Los locales alrededor de los conciertos estaban de nuevo conectados y las casas cercanas ahora eran almorzaderos, revuelterías, quioscos de hielo, garajes como hornos de pizzas. La ciudad creciente giraba alrededor de los cerros. Los duros de la Tropa Rapiña sostenían la caña en su fortín.

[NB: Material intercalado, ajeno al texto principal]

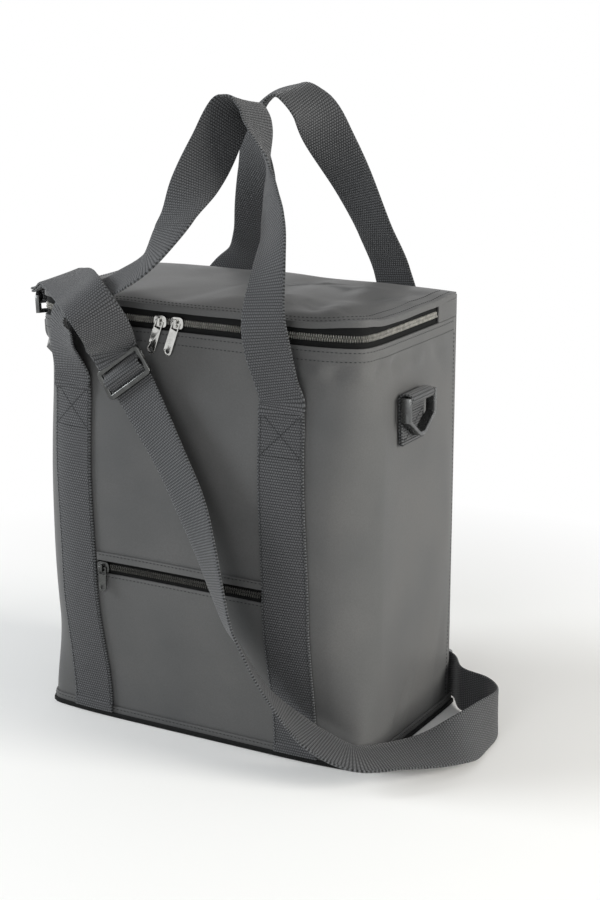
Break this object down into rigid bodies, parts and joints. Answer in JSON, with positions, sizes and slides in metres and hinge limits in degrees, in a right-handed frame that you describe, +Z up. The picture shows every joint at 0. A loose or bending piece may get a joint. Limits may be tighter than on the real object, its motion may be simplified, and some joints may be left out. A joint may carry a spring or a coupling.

Algo de música y desorden había logrado abrir la ciudad. Ahora muchos agradecían el arrojo de la Tropa Rapiña. Sin que nadie lo imaginara su poder había logrado contradecir a los epidemiólogos. El gran concierto empezó desde el mediodía con los clásicos que habían creado la escena que ya cumplía un poco más de tres meses. La policía había decidido cuidar el evento. La administración entregaba tapabocas al ingreso y se reunieron más de ocho mil personas. El primer gran evento luego de año y medio era organizado por esos malevos indispensables. “Entregamos alegría”, decían las boletas. El show cerró con un mano a mano entre los dos mariachis más grandes de la ciudad. Uno tenía un Raphael bien templado para cerrar su tanda y el otro se adornaba con Rocío Durcal. La última de la noche marcó la llegada de otro tiempo luego de año y medio de encierros y combates. La pareja de “impostores” cantó Volver, volver con el coro de todo el teatro. La calle y el tumulto estaban de regreso. Al día siguiente el diario amarillo y rojo tituló con la letra más grande que tenían: “Triunfó la revolución mexicana”.